## Directions for this task
Within the entries below, find the portion that opens with the line containing "What FreeCAD Python" and closes with the line containing "thickness = 2.0". Retype that portion exactly and only.

## Information supplied
________

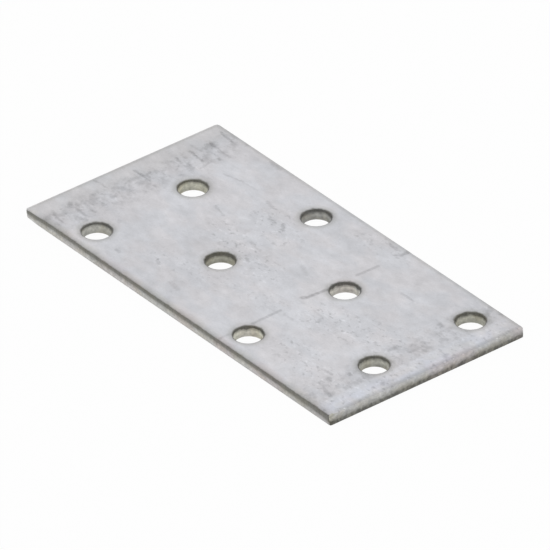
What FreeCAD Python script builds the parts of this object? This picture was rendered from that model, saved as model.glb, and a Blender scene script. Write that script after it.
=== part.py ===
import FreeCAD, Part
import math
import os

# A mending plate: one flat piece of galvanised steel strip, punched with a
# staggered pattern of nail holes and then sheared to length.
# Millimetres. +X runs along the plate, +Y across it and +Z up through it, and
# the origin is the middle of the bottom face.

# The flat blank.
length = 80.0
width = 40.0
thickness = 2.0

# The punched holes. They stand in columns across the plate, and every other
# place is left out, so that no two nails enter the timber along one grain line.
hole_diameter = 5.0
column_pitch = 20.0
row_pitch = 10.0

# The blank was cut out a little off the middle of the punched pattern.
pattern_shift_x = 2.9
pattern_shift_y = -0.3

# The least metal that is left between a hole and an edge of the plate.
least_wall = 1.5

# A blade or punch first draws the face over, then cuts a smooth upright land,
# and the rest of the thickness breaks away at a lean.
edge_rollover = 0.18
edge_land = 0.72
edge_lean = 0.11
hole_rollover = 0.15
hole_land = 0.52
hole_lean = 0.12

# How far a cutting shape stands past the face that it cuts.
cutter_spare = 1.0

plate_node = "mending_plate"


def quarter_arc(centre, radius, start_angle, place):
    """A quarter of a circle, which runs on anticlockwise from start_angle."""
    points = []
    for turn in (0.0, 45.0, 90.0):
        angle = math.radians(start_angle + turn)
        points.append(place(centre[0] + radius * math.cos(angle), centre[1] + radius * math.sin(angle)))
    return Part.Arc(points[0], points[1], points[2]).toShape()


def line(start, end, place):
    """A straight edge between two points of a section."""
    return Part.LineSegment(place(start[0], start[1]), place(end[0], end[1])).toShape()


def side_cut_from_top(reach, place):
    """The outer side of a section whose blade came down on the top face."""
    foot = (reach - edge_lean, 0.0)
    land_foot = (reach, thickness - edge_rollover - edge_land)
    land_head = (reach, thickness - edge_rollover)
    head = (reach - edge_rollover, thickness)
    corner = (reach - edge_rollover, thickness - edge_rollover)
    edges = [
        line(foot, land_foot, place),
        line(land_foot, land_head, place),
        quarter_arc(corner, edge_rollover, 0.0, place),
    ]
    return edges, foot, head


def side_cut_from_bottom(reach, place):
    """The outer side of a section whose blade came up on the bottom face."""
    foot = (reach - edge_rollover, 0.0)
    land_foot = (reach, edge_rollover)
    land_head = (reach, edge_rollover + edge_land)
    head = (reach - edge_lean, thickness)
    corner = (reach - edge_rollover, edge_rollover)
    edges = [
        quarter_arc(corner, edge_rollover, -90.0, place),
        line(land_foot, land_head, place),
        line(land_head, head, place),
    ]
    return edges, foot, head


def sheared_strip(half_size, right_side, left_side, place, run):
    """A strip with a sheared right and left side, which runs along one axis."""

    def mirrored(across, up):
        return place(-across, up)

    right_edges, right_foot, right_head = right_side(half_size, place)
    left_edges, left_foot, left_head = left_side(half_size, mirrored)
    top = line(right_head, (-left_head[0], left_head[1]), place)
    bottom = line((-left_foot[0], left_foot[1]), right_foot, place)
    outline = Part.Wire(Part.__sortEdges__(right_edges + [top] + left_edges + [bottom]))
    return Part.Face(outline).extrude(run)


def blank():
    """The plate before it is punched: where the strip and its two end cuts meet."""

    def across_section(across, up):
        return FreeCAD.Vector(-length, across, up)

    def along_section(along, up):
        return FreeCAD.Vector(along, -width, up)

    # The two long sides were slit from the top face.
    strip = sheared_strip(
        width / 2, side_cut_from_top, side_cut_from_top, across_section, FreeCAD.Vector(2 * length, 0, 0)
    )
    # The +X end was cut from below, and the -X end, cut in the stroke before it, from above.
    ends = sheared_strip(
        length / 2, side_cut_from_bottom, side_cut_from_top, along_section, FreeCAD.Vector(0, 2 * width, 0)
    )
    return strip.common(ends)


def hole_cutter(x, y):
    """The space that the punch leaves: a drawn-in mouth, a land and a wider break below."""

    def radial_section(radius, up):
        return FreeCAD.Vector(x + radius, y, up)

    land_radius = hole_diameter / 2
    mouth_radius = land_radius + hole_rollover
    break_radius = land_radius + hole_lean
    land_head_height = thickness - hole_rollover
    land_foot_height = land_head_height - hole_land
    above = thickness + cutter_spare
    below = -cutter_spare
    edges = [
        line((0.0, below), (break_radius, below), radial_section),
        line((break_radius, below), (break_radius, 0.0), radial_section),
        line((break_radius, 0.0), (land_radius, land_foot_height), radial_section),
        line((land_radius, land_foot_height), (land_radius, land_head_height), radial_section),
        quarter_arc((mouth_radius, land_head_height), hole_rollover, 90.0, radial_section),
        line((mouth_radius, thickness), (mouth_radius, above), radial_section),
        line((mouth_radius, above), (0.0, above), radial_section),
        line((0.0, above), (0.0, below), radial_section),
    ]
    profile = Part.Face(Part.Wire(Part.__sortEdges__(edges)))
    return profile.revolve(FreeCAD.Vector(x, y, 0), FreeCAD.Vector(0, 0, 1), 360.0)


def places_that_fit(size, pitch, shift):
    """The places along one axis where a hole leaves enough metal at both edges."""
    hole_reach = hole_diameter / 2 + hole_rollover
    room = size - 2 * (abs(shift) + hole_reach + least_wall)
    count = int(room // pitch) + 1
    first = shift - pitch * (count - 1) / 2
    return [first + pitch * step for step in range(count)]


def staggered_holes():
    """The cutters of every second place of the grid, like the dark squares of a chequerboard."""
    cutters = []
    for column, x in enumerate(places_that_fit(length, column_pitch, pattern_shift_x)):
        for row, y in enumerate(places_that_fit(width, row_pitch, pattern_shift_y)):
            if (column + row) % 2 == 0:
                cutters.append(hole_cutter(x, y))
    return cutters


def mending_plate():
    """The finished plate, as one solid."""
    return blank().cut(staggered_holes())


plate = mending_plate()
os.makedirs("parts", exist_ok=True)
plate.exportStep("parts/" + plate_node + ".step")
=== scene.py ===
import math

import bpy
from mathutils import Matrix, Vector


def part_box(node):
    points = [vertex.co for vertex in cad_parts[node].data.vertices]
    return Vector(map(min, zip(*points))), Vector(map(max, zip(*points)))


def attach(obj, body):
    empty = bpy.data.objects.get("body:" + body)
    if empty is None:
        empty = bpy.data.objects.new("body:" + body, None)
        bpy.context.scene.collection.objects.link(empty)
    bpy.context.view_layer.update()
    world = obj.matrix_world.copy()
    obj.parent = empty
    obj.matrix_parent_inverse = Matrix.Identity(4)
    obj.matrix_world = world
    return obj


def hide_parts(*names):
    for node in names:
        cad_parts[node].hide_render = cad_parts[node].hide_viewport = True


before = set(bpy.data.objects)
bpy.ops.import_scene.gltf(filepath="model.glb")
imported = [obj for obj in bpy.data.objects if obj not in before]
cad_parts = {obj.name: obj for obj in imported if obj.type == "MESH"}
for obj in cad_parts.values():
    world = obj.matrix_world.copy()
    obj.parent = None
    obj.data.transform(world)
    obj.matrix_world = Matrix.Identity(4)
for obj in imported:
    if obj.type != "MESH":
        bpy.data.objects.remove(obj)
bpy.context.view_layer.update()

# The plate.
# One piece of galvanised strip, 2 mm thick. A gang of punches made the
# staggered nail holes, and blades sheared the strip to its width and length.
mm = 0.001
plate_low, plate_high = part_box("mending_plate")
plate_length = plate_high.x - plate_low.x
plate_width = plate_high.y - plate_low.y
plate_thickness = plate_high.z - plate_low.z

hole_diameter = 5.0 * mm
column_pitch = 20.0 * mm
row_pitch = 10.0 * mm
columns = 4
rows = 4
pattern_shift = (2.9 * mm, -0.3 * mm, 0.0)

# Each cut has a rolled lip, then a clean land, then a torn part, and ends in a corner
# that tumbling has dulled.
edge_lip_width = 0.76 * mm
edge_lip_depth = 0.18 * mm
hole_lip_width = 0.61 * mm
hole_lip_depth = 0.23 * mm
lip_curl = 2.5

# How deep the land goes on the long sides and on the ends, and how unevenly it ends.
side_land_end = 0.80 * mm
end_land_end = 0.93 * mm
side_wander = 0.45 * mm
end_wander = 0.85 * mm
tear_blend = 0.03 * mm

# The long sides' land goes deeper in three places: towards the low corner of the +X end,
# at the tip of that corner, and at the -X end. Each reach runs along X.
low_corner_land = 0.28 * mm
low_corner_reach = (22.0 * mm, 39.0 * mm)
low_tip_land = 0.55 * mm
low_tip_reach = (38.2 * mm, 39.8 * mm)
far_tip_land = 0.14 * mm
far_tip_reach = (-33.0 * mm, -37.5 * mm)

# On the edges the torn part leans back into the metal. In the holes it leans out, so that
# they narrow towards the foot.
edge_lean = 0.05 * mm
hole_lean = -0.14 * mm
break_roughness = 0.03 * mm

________

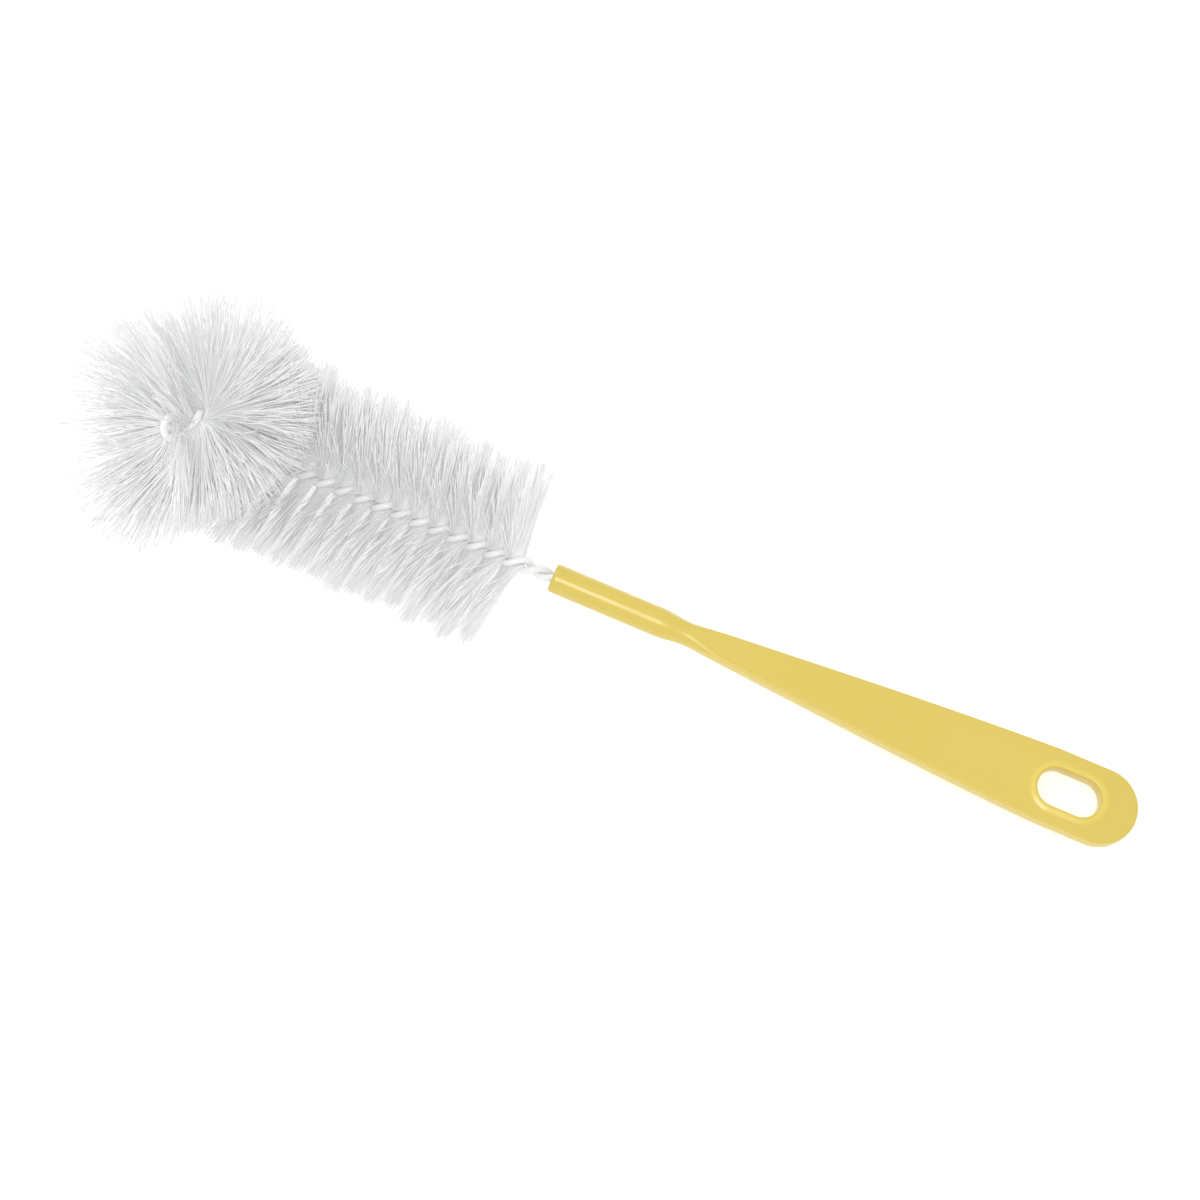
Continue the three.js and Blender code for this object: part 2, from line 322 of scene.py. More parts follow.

________

## Result of this task
What FreeCAD Python script builds the parts of this object? This picture was rendered from that model, saved as model.glb, and a Blender scene script. Write that script after it.
=== part.py ===
import FreeCAD, Part
import math
import os

# A mending plate: one flat piece of galvanised steel strip, punched with a
# staggered pattern of nail holes and then sheared to length.
# Millimetres. +X runs along the plate, +Y across it and +Z up through it, and
# the origin is the middle of the bottom face.

# The flat blank.
length = 80.0
width = 40.0
thickness = 2.0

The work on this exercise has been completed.